Two opposing imperatives.  Protect our borders and our national interests in resistance to the natural human flow toward more opportunity.  One is conceptual.  One is instinctual.  Borders are recent.  Migration is ancient.  An unavoidable clash.

Up at Seven

Gone by eight…..thirty.  Close enough.  Coffee at home in to-go cups.  By 9:00 we’ve stopped at Tex Best for breakfast tacos and we’re driving north, me in the lead in the Mazda, Judy on the digital hook right behind me.  If she sets the adaptive cruise control for a little faster than I’m going, she stays perfectly distanced right behind me however I go.  A two-car virtual highway train.

It’s 225 miles from home to the center of San Antonio.  We blow past that and drive through heavy Friday traffic up Interstate 35 to Austin, another 100 miles.  We make Sportsmobile by a little after two.  That’s our target for the day, drop off the van at Sportsmobile for some work.  In keeping with our minimalist approach to camping in the van, we’re not doing much, but to start with, we’re going to improve the couch/bed.  The one we got in Colorado in 2024 wasn’t exactly the right couch/bed, but it was the one we could get on our schedule to do what we wanted to do, so it served its purpose.  Now we’re going to pull that one out and get the right one put in.  The old couch/bed is an off-the-shelf model that will fit many different vehicles.  It’s cluttered underneath with support structure that should be open storage.  The comfort isn’t quite right either.  The new one should be more comfortable and easier to work.  We won’t need the McKee 2×4 lever to manage it anymore.  It will be custom built to fit our space.

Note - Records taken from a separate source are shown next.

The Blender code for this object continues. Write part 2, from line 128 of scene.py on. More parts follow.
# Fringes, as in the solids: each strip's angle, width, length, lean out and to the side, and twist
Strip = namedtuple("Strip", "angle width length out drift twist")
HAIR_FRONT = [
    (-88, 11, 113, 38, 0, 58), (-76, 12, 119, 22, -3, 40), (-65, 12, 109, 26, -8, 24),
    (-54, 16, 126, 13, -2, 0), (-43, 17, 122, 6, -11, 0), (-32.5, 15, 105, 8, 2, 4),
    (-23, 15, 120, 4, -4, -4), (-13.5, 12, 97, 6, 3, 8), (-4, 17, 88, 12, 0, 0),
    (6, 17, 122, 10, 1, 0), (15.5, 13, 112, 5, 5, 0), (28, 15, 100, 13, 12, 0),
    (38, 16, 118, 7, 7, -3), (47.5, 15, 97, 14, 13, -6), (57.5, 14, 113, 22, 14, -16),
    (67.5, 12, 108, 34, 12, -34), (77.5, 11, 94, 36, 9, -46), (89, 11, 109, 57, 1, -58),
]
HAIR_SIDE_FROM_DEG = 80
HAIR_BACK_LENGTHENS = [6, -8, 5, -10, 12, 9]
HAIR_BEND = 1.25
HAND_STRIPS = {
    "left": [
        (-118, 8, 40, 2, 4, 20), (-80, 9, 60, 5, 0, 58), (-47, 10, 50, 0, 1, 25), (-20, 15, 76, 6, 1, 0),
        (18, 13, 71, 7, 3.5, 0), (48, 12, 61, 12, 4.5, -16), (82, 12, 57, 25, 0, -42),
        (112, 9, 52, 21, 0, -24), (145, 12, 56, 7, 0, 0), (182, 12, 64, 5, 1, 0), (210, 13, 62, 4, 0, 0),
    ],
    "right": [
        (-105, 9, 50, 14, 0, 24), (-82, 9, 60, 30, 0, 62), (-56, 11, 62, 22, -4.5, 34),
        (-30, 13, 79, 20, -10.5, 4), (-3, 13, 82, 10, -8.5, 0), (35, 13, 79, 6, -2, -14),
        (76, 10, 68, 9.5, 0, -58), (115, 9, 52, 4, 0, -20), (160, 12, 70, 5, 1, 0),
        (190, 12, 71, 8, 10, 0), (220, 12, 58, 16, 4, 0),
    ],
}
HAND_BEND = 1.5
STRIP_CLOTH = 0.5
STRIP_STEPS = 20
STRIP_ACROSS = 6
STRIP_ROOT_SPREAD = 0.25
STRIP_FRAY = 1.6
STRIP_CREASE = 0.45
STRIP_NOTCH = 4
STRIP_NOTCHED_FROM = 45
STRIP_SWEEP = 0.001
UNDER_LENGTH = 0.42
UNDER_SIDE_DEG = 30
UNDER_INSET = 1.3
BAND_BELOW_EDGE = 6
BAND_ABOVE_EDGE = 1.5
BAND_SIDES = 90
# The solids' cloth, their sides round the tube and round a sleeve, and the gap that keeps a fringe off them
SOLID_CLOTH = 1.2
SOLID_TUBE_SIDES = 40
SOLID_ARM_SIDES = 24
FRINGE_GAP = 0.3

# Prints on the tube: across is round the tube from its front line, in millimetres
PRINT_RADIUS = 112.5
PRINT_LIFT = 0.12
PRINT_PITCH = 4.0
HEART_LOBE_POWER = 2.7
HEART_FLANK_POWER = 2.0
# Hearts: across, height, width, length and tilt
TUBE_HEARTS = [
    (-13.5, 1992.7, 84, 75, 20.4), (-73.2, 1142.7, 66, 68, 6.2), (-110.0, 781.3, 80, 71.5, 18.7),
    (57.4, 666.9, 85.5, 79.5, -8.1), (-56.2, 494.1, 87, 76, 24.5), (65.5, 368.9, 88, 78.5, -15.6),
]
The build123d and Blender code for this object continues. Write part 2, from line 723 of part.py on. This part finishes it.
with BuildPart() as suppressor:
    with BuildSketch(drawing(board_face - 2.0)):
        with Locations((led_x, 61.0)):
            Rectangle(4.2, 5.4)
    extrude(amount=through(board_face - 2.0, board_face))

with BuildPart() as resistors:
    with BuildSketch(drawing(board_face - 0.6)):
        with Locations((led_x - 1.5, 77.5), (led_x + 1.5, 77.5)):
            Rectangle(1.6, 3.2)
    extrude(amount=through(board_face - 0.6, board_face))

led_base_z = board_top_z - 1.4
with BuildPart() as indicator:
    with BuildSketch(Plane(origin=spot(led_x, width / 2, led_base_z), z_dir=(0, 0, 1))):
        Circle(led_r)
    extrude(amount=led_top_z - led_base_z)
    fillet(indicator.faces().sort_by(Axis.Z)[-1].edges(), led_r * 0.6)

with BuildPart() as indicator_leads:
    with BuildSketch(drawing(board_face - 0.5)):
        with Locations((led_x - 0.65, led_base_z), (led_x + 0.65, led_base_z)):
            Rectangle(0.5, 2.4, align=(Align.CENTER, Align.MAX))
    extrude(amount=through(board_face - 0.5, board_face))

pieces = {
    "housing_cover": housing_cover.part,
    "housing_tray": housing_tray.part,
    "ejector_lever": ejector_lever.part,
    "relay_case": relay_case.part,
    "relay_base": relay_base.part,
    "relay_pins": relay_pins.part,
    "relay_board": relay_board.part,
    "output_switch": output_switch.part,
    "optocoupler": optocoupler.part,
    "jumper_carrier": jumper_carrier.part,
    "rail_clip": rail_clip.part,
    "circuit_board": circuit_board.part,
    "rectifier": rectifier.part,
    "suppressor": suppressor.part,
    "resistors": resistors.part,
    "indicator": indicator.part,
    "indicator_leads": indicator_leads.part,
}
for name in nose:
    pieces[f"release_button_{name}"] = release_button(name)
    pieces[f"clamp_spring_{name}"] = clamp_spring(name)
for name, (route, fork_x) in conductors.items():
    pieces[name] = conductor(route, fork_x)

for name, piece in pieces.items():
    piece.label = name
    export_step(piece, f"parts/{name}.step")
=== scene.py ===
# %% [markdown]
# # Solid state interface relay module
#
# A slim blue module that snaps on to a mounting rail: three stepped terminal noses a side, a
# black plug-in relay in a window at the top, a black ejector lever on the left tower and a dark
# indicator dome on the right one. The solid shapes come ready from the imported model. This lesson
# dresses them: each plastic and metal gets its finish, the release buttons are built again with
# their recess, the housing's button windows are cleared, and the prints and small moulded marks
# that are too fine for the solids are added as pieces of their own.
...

The second thing we’re doing is improving the floor.  The original floor had railings to attach all the passenger seats to.  When all the seats and railings came out, that left the floor a little spongy.  With all the room we have to walk around in there, balance could be a little tricky.  The original floor will come out, additional sound insulation and a solid floor will go in.

The third thing.  Air conditioning.  When we got the van, we knew we didn’t need air conditioning, because we were going to wander with the seasons; go where the weather suits our clothes.  What that logic missed was the fact that to get to where we mean to be, it takes three days to drive out of Texas, and Texas is almost always hot.  We found ourselves looking for pet-friendly hotel rooms in cities instead of the state parks and forests where we would rather be, because it was too hot to sleep outside.  An air conditioner for when we’re plugged into shore power at night will greatly expand our weather window for camping.

We had to wait months for our turn to get the work we want from Sportsmobile.  But now the van is there for them to start on it first thing on Monday.  With that taken care of, we drove the hundred miles back to San Antonio and spent the night at the San Antonio/Alamo KOA in a camping cabin.

After a long day driving we didn’t set an alarm, we just closed up the cabin and were asleep by ten.  When we woke up, it was still ten o’clock, but on the next day.  We slept 12 Hours!  Guess we needed some catch-up.  We had the camping coffee box with us, so a leisurely 2-hour coffee in our camping chairs, in the front yard and we were out of there by noon checkout.

After a 450 mile drive the day before, the 225 mile drive home from San Antonio today was cake.  The time flew by and we were home by five and floating in the pool by dark.

And that’s the news from Lake Wobegon, otherwise known as Way South Texas.